J'ai reçu votre dépêche du 6 de ce mois. Quoique la négociation des Puissances maritimes, touchant la marche des troupes russiennes, soit encore dans le même état, et qu'on n'ait pris jusqu'ici aucune résolution définitive à ce sujet, je continue cependant, moi, d'être du sentiment qu'elle ne laissera pas de parvenir à sa consistance, bien que quelques semaines plus tard que les ministres des Puissances maritimes qui y travaillent l'ont espéré d'abord, l'argent que ceux-ci offrent étant un trop grand appât pour la Russie, dans le dérèglement de ses finances, pour qu'elle ne le dût accepter.

Pour ce qui concerne les chipoteries secrètes en Angleterre avec l'Espagne, je ne vois jusqu'ici aucune apparence que la dernière voulût se séparer sérieusement de la France, et je ne regarde ce chipotage que comme un moyen que l'Espagne, de concert avec la France, met en œuvre pour convenir avec l'Angleterre de quelques conditions qu'on voudra mettre pour base de la paix future générale.

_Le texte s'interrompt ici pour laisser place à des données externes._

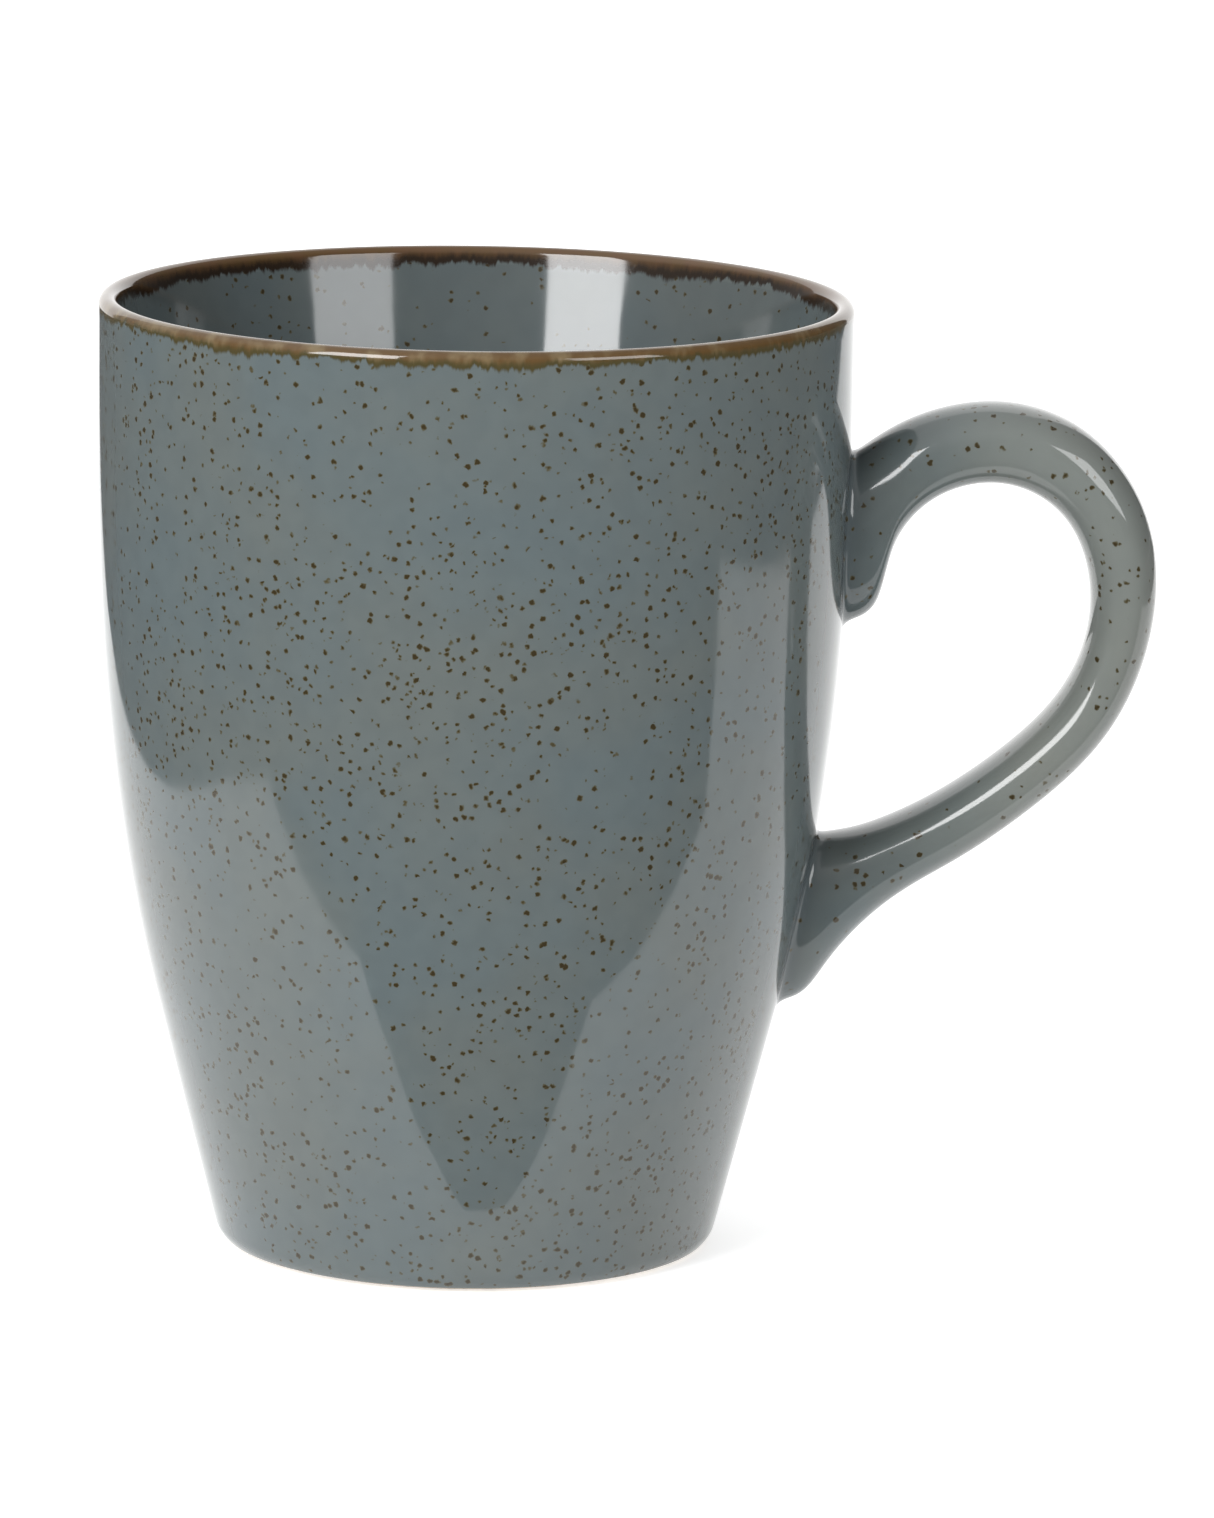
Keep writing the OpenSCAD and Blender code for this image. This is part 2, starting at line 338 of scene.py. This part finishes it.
def base_coat(material):
    """The glaze in the recess under the floor, ending in a rounded edge on the recess's slope."""
    slope_top = RECESS_R - RECESS_DEPTH
    stop_r = RECESS_R - BASE_STOP_H
    inset = GLAZE_T / math.sqrt(2)
    corner = slope_top - GLAZE_T * math.tan(math.pi / 8)
    hollow_r = 1.2 * MM
    outer_end = [stop_r - inset, BASE_STOP_H - inset]
    hidden_end = [stop_r + SINK, BASE_STOP_H + SINK]
    reach = hollow_r * math.tan(math.pi / 8)
    centre = (corner - reach, RECESS_DEPTH - GLAZE_T - hollow_r)
    outline = np.concatenate([
        disc_line(centre[0] - STEP, RECESS_DEPTH - GLAZE_T),
        arc(centre, hollow_r, math.radians(90), math.radians(45), 6),
        [outer_end],
        rounded_end(outer_end, hidden_end),
        [hidden_end, [slope_top + SINK, RECESS_DEPTH + SINK], [0, RECESS_DEPTH + SINK]],
    ])
    return piece("base_coat", *revolved(outline), material, "speckled_glaze", ["base_glaze"])


# --- Handle ------------------------------------------------------------------------------------

def station_places():
    """How far along the handle's centre line each station is, in metres."""
    centre = (STATIONS[:, 0:2] + STATIONS[:, 2:4]) / 2
    return np.append(0, np.cumsum(np.linalg.norm(np.diff(centre, axis=0), axis=1)))


def station_bends():
    """Second derivatives at the stations of the natural cubic spline through them."""
    gaps = np.diff(PLACES)
    slopes = np.diff(STATIONS, axis=0) / gaps[:, None]
    matrix, right = np.eye(len(PLACES)), np.zeros_like(STATIONS)
    for i in range(1, LAST_STATION):
        matrix[i, i - 1:i + 2] = gaps[i - 1], 2 * (gaps[i - 1] + gaps[i]), gaps[i]
        right[i] = 6 * (slopes[i] - slopes[i - 1])
    return np.linalg.solve(matrix, right)


PLACES = station_places()
BENDS = station_bends()
# Between these places each ring lies at one place along the handle, and beyond them the rings
# lean over gradually to follow a root
ROOT_ENDS = (PLACES[4], PLACES[11])


def handle_rows(s):
    """Station rows at places along the handle, on a smooth spline through the stations."""
    i = np.clip(np.searchsorted(PLACES, s, side="right") - 1, 0, LAST_STATION - 1)
    gap = (PLACES[i + 1] - PLACES[i])[..., None]
    t = (s - PLACES[i])[..., None] / gap
    curl = ((1 - t) ** 3 - (1 - t)) * BENDS[i] + (t ** 3 - t) * BENDS[i + 1]
    return (1 - t) * STATIONS[i] + t * STATIONS[i + 1] + curl * gap * gap / 6


def fuller(v):
    """A cosine or sine drawn out towards the corners of a fuller oval."""
    return np.sign(v) * np.abs(v) ** (2 / SECTION_POWER)


def handle_scale():
    """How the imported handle's reach beyond the rim and its height compare with the spline's."""
    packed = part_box("handle_glaze")[1]
    farthest = handle_rows(np.linspace(0, PLACES[-1], 4000)).max(axis=0)
    return np.array([(packed.x - RIM_R) / farthest[2], packed.z / farthest[3]])


HANDLE_SCALE = handle_scale()


def on_handle(s, turn, depth=0):
    """Points of the handle at places s along it and angles round it, at a depth along its section."""
    rows = handle_rows(s)
    inner = rows[..., 0:2] * HANDLE_SCALE + [RIM_R, 0]
    outer = rows[..., 2:4] * HANDLE_SCALE + [RIM_R, 0]
    half = np.linalg.norm(outer - inner, axis=-1, keepdims=True) / 2
    across = (outer - inner) / (2 * half) * (half - depth)
    side = (HANDLE_W + ROOT_SPREAD * rows[..., 4]) / 2 - depth
    p = (inner + outer) / 2 + across * fuller(np.cos(turn))[..., None]
    return np.stack([p[..., 0], side * fuller(np.sin(turn)), p[..., 1]], -1)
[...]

Il serait pitoyable si la cour de Vienne voulait jamais se servir de prétexte, pour couvrir sa rupture contre moi, de la nomination que j'ai faite du prince de Schaffgotsch à l'évêché de Breslau. Sans entrer dans le détail des bonnes raisons qu'on aurait à lui opposer alors, je crois qu'il ne convient point à elle de m'accuser de n'avoir pas accompli les conditions du traité de la paix de Dresde, tant qu'elle de son côté a manqué contre rime et raison à l'article de la garantie de l'Empire à cette paix; et tant qu'elle ne suffira pas à cet article, il serait du dernier ridicule que de vouloir me reprocher des bagatelles toutes pures. Au surplus, si jamais l'envie lui prend de rompre avec moi, vous devez compter qu'elle cherchera cent autres [prétextes] pour pallier son entreprise, sans s'attacher à un si fichu objet, puisque vous ne sauriez ignorer que toute puissance qui veut entamer une autre, ne manque jamais de prétextes. Mais toute noirâtre et refrognée que la cour de Vienne soit à l'égard de madite nomination, il faudra bien qu'elle acquiesce à la confirmation du siége de Rome, dès que le prince de Schaffgotsch l'aura obtenue, et d'ailleurs, pour rendre vains tous les mauvais prétextes dont la cour de Vienne voudra se servir pour m'entamer, je fais construire de bonnes forteresses en Silésie, qui apparemment la réduiront à quia.

Je ne suis point „surpris de ce que les finances de la reine de Hongrie vont de mal en pis, en voyant les moyens dont on se sert pour les arranger. J'en conjecture même que dans un temps de paix on y travaillera avec le même peu de succès, puisque tel souverain qui veut se mêler d'affaires de finances sans avoir préalablement une exacte connaissance de son pays et sans connaître les principes solides à ce sujet, risquera toujours de gâter ses affaires et de tomber de la fièvre froide dans une chaude.